Job Openings Outnumber Americans Seeking Work for 13th Straight Month
Rate of workers quitting jobs holds steady at 2.3%
WASHINGTON—A bounce back in employment opportunities in March kept job openings well ahead of the number of Americans seeking work for the 13th straight month, a challenge for employers looking to fill open roles.
There were 7.49 million unfilled jobs on the last business day of March, up by 346,000 from February, the Labor Department said Tuesday. Openings increased in transportation, construction and real estate.
Jobs remain plentiful compared with the number of Americans who are unemployed, with 1.28 million more available jobs than unemployed people. Further, the rate at which workers quit their jobs held steady at 2.3% in March for the 10th straight month.

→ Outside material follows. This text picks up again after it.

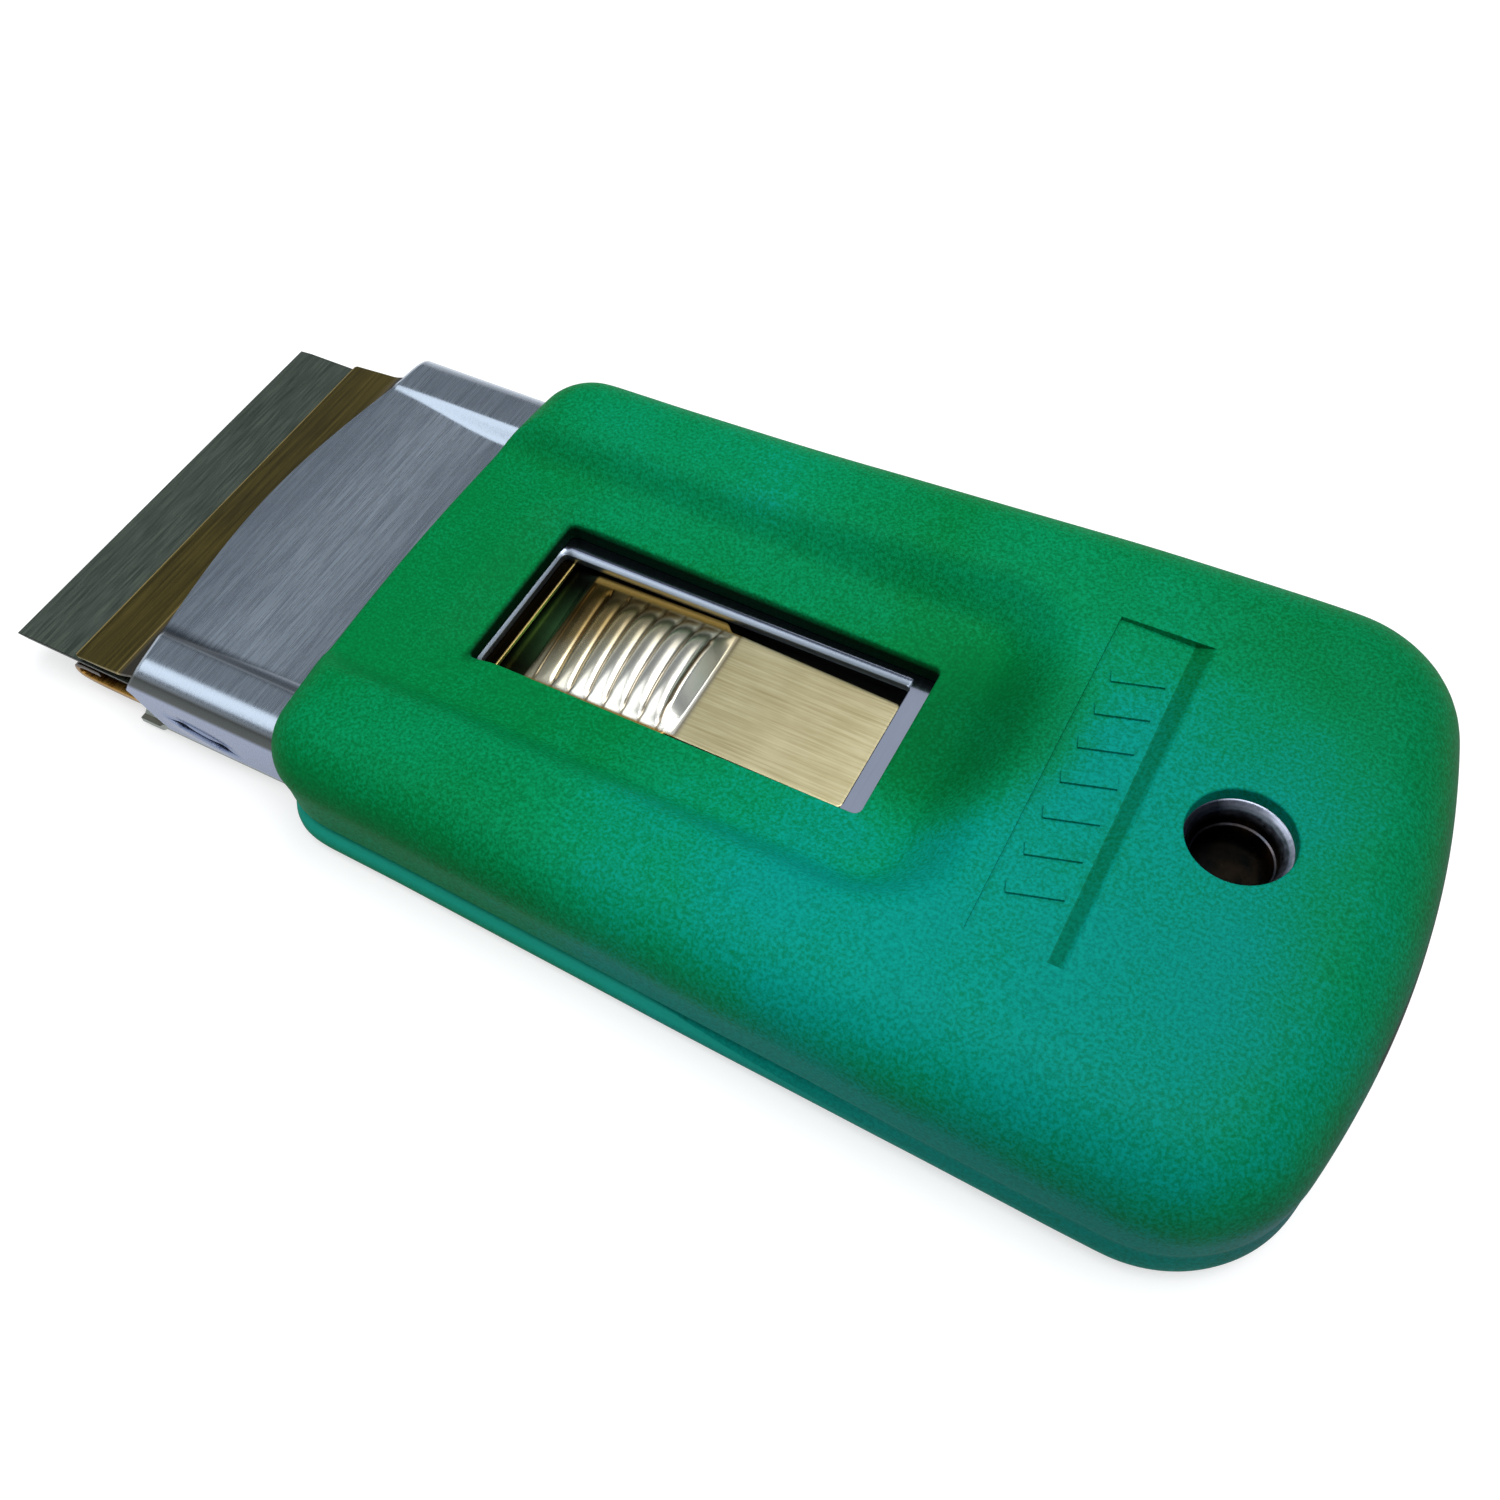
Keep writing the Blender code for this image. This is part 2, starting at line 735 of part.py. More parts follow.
def grip_ring(lift, inset, level):
    """One ring of the grip: the plan outline drawn in by the shoulder's and the heel's round.

    lift(distance) is the round's radius there and inset the share of it that the ring is drawn in,
    and level(distance) gives the ring's height."""
    front_in = lift(grip_front) * inset
    butt_in = lift(grip_back) * inset
    corner_front = max(GRIP_CORNER_FRONT - front_in, LEAST_CORNER)
    corner_butt = max(GRIP_CORNER_BUTT - butt_in, LEAST_CORNER)
    front = grip_front + front_in
    butt = grip_back - butt_in
    half_front = grip_half(grip_front) - front_in - corner_front
    half_butt = grip_half(grip_back) - butt_in - corner_butt
    bend_front = front + corner_front
    bend_butt = butt - BUTT_BOW - corner_butt
    half = []
    for index in range(ARC_STEPS):
        y = half_front * index / ARC_STEPS
        half.append((front - GRIP_BOW * (1 - (y / half_front) ** 2), y))
    half += arc(bend_front, half_front, corner_front, 180, 90)
    half += arc(bend_butt, half_butt, corner_butt, 90, 0)
    for index in range(ARC_STEPS - 1, -1, -1):
        y = half_butt * index / ARC_STEPS
        half.append((butt - BUTT_BOW * (y / half_butt) ** 2, y))
    ring = half + [(x, -y) for x, y in reversed(half[1:-1])]
    return [(along(x), y, level(x)) for x, y in ring]


def shoulder(distance):
    """Radius of the grip's upper round, which grows to the butt."""
    share = (distance - grip_front) / GRIP_LENGTH
    return SHOULDER_FRONT + (SHOULDER_BUTT - SHOULDER_FRONT) * share


def make_grip_body(work):
    """Heel round, lower half, parting step, upper half and shoulder, with flat faces between."""
    rings = []
    for index in range(ARC_STEPS + 1):
        angle = math.pi / 2 * index / ARC_STEPS
        inset = HEEL_ROUND * (1 - math.sin(angle)) + PARTING_STEP
        height = HEEL_ROUND * (1 - math.cos(angle))
        rings.append(grip_ring(lambda _, inset=inset: inset, 1, lambda _, height=height: height))
    rings.append(grip_ring(lambda _: PARTING_STEP, 1, lambda _: PARTING_LEVEL - PARTING_STEP))
    rings.append(grip_ring(lambda _: PARTING_STEP, 0, lambda _: PARTING_LEVEL))
    for index in range(ARC_STEPS + 1):
        angle = math.pi / 2 * index / ARC_STEPS
        rings.append(
            grip_ring(
                shoulder,
                1 - math.cos(angle),
                lambda x, angle=angle: grip_top(x) - shoulder(x) * (1 - math.sin(angle)),
            )
        )
    loft(work, rings)


def recess_outline(half_width, back, corner):
    """Plan outline of the thumb recess, open past the grip's front."""
    front = grip_front - GRIP_BOW - OVERRUN
    corner = min(corner, half_width / 2)
    outline = [(front, -half_width)]
    outline += arc(back - corner, corner - half_width, corner, -90, 0)
    outline += arc(back - corner, half_width - corner, corner, 0, 90)
    outline += [(front, half_width)]
    return outline


def make_recess(work):
    """Dished floor round the opening, then a sloped wall all round but the front."""
    flat_half = WINDOW_WIDTH / 2 + OPENING_MARGIN_SIDE + RECESS_FLAT_MARGIN
    flat_back = window_back + OPENING_MARGIN_BACK + RECESS_FLAT_MARGIN
    rise = GRIP_TOP_BUTT + OVERRUN - RECESS_FOOT_LEVEL
    run = rise * WALL_RUN_SHARE
    half = RECESS_FOOT_HALF_WIDTH
    corner = RECESS_FOOT_CORNER
    plans = [
        (recess_outline(flat_half, flat_back, OPENING_CORNER), RECESS_FLOOR),
        (recess_outline(half, recess_back, corner), RECESS_FOOT_LEVEL),
        (recess_outline(half + run, recess_back + run, corner + run), RECESS_FOOT_LEVEL + rise),
    ]
    loft(work, [[(along(x), y, level) for x, y in plan] for plan, level in plans])


def make_cavity(work):
    """Room for the shell inside the grip: the shell's own section with the fit round it."""
    half = shell_profile(PANEL_SINK, GRIP_FIT)
    half += [(shell_half + GRIP_FIT, back_plate_low - GRIP_FIT)]
    section = whole_section(half)
    front = grip_front - GRIP_BOW - OVERRUN
    back = shell_back + GRIP_FIT
    loft(work, [[(along(x), y, z) for y, z in section] for x in (front, back)])


def make_cartouche(work):
    """Shallow level pocket in the rising top."""
    floor = grip_top(cartouche_front) - CARTOUCHE_SINK
    half = CARTOUCHE_WIDTH / 2
    outline = [
        (cartouche_front, -half),
        (cartouche_back, -half),
        (cartouche_back, half),
        (cartouche_front, half),
    ]
    loft(work, [[(along(x), y, z) for x, y in outline] for z in (floor, GRIP_TOP_BUTT + OVERRUN)])


def bar(index):
    """A maker for one plain leaning bar on the cartouche's floor."""
    floor = grip_top(cartouche_front) - CARTOUCHE_SINK
    middle_x = (cartouche_front + cartouche_back) / 2
    middle_y = (index - (BAR_COUNT - 1) / 2) * BAR_PITCH
    lean = math.radians(BAR_LEAN_DEG)
    corners = []
    for x, y in rounded_box(-BAR_LENGTH / 2, BAR_LENGTH / 2, BAR_WIDTH / 2, BAR_WIDTH / 4):
        turned_x = x * math.cos(lean) - y * math.sin(lean)
        turned_y = x * math.sin(lean) + y * math.cos(lean)
        corners.append((middle_x + turned_x, middle_y + turned_y))
    return prism_up(corners, floor - BAR_HEIGHT, floor + BAR_HEIGHT)


def make_grip_sleeve(finish):
    """The rubber boot with its recess, opening, cartouche, hang hole and the shell's room."""
    grip = piece("grip_sleeve", make_grip_body, finish)
    cut(grip, cutter("cut_grip_recess", make_recess))
    cut(grip, cutter("cut_grip_cavity", make_cavity))
    outline = rounded_box(
        window_front - OPENING_MARGIN_FRONT,
        window_back + OPENING_MARGIN_BACK,
        WINDOW_WIDTH / 2 + OPENING_MARGIN_SIDE,
        OPENING_CORNER,
    )
    cut(grip, cutter("cut_grip_opening", prism_up(outline, panel_top, GRIP_TOP_BUTT)))
    pocket = cutter("cut_grip_cartouche", make_cartouche)
    for index in range(BAR_COUNT):
        cut(pocket, cutter(f"cut_cartouche_bar_{index + 1}", bar(index)))
    cut(grip, pocket)
    upper = EYELET_BORE_RADIUS + EYELET_WALL / 2 + EYELET_LIP_RADIUS + EYELET_FIT
    top = GRIP_TOP_BUTT + OVERRUN
    cut(grip, cutter("cut_grip_hole", round_plug(upper, hole_place, 0, panel_top, top)))
    lower = EYELET_FLANGE_RADIUS + EYELET_FIT
    under = round_plug(lower, hole_place, 0, -OVERRUN, back_plate_low)
    cut(grip, cutter("cut_grip_hole_under", under))
    return grip


def build():
    """Make every piece; the slider, the thumb plate and the blade hang on their joints' empties."""
    clear_scene()
    steel = material("shell_steel", (0.46, 0.47, 0.52), 0.32, 1.0)
    brass = material("carrier_brass", (0.42, 0.31, 0.13), 0.35, 1.0)
    gilt = material("thumb_gilt", (0.66, 0.60, 0.42), 0.28, 1.0)
    carbon = material("blade_carbon_steel", (0.22, 0.23, 0.22), 0.35, 1.0)
    spine = material("spine_tinplate", (0.50, 0.50, 0.48), 0.35, 1.0)
    bright = material("eyelet_nickel", (0.62, 0.62, 0.64), 0.25, 1.0)
    rubber = material("grip_rubber", (0.0, 0.24, 0.11), 0.6, 0.0)

    slide = joint_empty("slider_travel_axis", (along(LIP_SETBACK), 0, clamp_low))
    hinge_level = (tongue_low + tongue_high) / 2
    hinge = joint_empty("thumb_press_axis", (along(rivet_place), 0, hinge_level), slide)
    draw = joint_empty("blade_removal_axis", (along(0), 0, (blade_low + blade_high) / 2), slide)

    make_housing_top(steel)
    make_housing_bottom(steel)
    make_hang_eyelet(bright)
    make_grip_sleeve(rubber)
    make_carrier_base(brass, slide)
    make_clamp_plate(brass, slide)
    make_rivets(bright, slide)
    make_thumb_plate(gilt, hinge)
    make_blade(carbon, draw)
    make_blade_spine(spine, draw)


build()
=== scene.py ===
"""Looks of a retractable window scraper: steel shell, rubber boot, brass carrier and razor blade.

Places are in millimetres: x from the cutting edge towards the butt, y across, z above the table.
"""

import math

import bpy
import numpy as np
from mathutils import Matrix, Vector


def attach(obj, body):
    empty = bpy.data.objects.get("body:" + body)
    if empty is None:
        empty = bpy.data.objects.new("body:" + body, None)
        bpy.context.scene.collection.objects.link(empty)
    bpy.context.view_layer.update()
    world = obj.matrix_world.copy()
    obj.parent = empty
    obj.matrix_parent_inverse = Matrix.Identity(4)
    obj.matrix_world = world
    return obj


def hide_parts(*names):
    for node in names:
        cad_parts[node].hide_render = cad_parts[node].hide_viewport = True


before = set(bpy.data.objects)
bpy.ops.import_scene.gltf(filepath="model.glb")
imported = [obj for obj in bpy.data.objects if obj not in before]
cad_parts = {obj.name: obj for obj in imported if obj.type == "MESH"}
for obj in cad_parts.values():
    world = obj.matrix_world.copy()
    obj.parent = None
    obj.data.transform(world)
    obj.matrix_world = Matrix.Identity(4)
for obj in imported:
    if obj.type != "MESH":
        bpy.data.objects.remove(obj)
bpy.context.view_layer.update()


# Back plate: a flat blank of cold-rolled steel under the channel, whose front corners reach
# forward as lugs, turned down a little. It lies between the walls, so its edges and lugs show.
MM = 0.001
EDGE_TO_MIDDLE = 54.1
PLATE_TOP = 1.4
PLATE_SHEET = 0.5


def srgb(code):
    """Linear colour, with full alpha, of an sRGB hex value."""
    parts = [int(code[i:i + 2], 16) / 255 for i in (1, 3, 5)]
    return [p / 12.92 if p <= 0.04045 else ((p + 0.055) / 1.055) ** 2.4 for p in parts] + [1.0]


def new_material(name):
    """A material with its shader, and the piece's own coordinates, in metres."""
    material = bpy.data.materials.new(name)
    material.use_nodes = True
    tree = material.node_tree
    where = tree.nodes.new("ShaderNodeTexCoord")
    return material, tree, tree.nodes["Principled BSDF"], where.outputs["Object"]


def add_node(tree, kind, settings, links):
    """Add a node. Settings are its attributes or socket values, links feed its sockets."""
    made = tree.nodes.new("ShaderNode" + kind)
    for key, value in settings.items():
        if key == "stops":
            ramp = made.color_ramp
            while len(ramp.elements) < len(value):
                ramp.elements.new(1.0)
            for stop, (place, shade) in zip(ramp.elements, value):
                stop.position = place
                stop.color = srgb(shade) if isinstance(shade, str) else (shade, shade, shade, 1.0)
        elif isinstance(key, int) or key in made.inputs:
            made.inputs[key].default_value = value
        else:
            setattr(made, key, value)
    for key, source in links.items():
        tree.links.new(source, made.inputs[key])
    return made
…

Such a rate signals “workers are really confident that there are jobs out there that are available for them,” said Josh Wright, chief economist at iCIMS Inc., a maker of employee-recruiting software.
Workers also tend to get bigger wage increases when they hop from one job to another, which could bode well for already solid wage growth. Private-sector employees saw their pay, on average, rise 3.2% in March from a year earlier. That is up from a 2.8% annual increase in March 2018, Labor Department data show.

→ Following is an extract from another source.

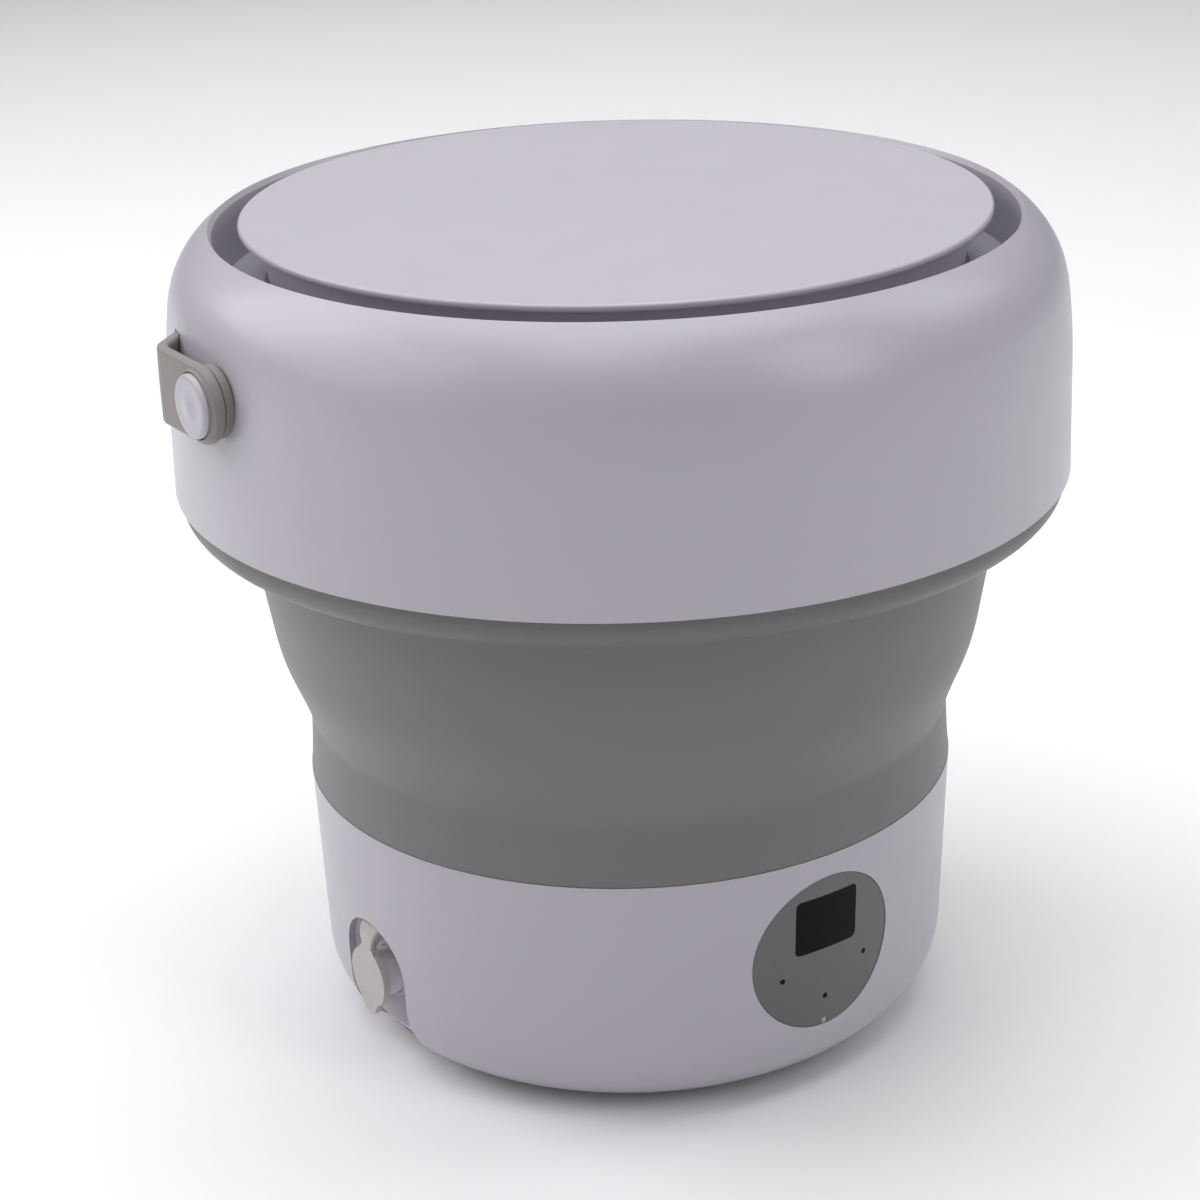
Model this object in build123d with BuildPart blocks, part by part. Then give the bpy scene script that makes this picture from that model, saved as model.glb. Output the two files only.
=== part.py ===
from build123d import *
import os
from math import atan, cos, degrees, radians, sin, sqrt, tan

os.makedirs("parts", exist_ok=True)

# Foldable mini washing machine, millimetres.
# The origin is on the floor on the drum's axis, +Z up, control panel facing -Y, drain facing -X.

# Clearances
fit_gap = 0.3          # between soft or curved pieces that meet
running_gap = 0.05     # radial, between a shaft and its bore
screw_gap = 0.3        # radial, round a screw's shank in a clearance hole
snug_gap = 0.1         # round a piece that drops into its seat
press_gap = 0.02       # radial, where a hub is pushed on its shaft
trim_gap = 0.05        # round a lens or a thread

# Screws
screw_radius = 1.5
screw_head_height = 2.2
screw_head_ratio = 1.9
lid_screw_length = 12.0
bottom_screw_length = 18.0
housing_screw_length = 9.0
motor_screw_length = 17.0

# Overall sizes, open
base_height = 110.8
base_top_radius = 135.8
open_height = 129.6         # from the base's top to the outer shell's foot
shell_overhang = 46.2       # from the base's top out to the outer shell's foot

# Outer shell of the upper body
shell_wall = 2.5
shell_side_length = 45.7
shell_lean = 1.14
side_arc_radius = 236.0
side_arc_turn = 7.2
shoulder_radius = 40.0
shoulder_turn = 48.6

# Trough round the lid, and the mouth of the drum
trough_depth = 25.2
trough_draft = 1.4
ledge_width = 23.62
mouth_step = 1.5
collar_wall = 2.5
collar_gap = 0.8
collar_straight = 27.7
collar_screw_count = 8

# Grey skirt ring under the outer shell
skirt_step = 2.0
skirt_inset = 25.0
skirt_lip = 3.33
skirt_bowl_drop = 13.9
skirt_wall = 2.2
skirt_spigot_height = 9.0
skirt_spigot_wall = 2.5
skirt_ledge_thickness = 2.5
skirt_ledge_margin = 2.0
skirt_skin = 0.8

# Silicone bellows
bellows_wall = 2.2
bellows_flange_reach = 10.7
bellows_crease_rise = 25.1
bellows_crease_inset = 1.6
bellows_wall_shares = (
    (1.0, 0.0),
    (0.861, 0.108),
    (0.733, 0.187),
    (0.527, 0.330),
    (0.396, 0.433),
    (0.301, 0.552),
    (0.154, 0.798),
    (0.029, 0.980),
)
bellows_skirt_depth = 7.5
clamp_thickness = 2.5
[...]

The larger number of openings came during a month when hiring grew solidly. U.S. employers added 189,000 to payrolls in March, revised figures released last week show. That came after hiring slowed to a crawl in February.
“It seems like labor demand is very strong, and it’s going to be for the foreseeable future,” Mr. Wright said.
Even though companies are hungry to add workers, in many cases, they are struggling to find them.
The Always Best Care Senior Services franchise in Milwaukee, which provides in-home care and assisted living for seniors, needs to hire about 15 caregivers a month. Demand for such workers is growing as the population ages, but attracting and keeping them is difficult, said Colleen Foley, president of the Milwaukee location.
“You have to really look hard. You have to really heavily recruit,” Ms. Foley said. “You have to treat your caregivers that you’ve hired really well so they don’t leave for somewhere else.”
Last year, the company raised pay for caregivers from $9 an hour to up to $13 an hour, depending on experience. It also began a push late last year to hire and train people with less formal experience, particularly women who spent years out of the workforce raising their children. The training program has helped lower turnover, Ms. Foley said.
“I don’t think anyone’s going to have a full bench of caregivers, but it sure has been helpful,” she said.
Employers’ desire to hire more workers was particularly strong in 2018, and economists expect those gains to slow in 2019. In March, job postings were up 8.6% from a year earlier. That was down from double-digit increases as recently as January, and marked the slowest growth rate in more than a year.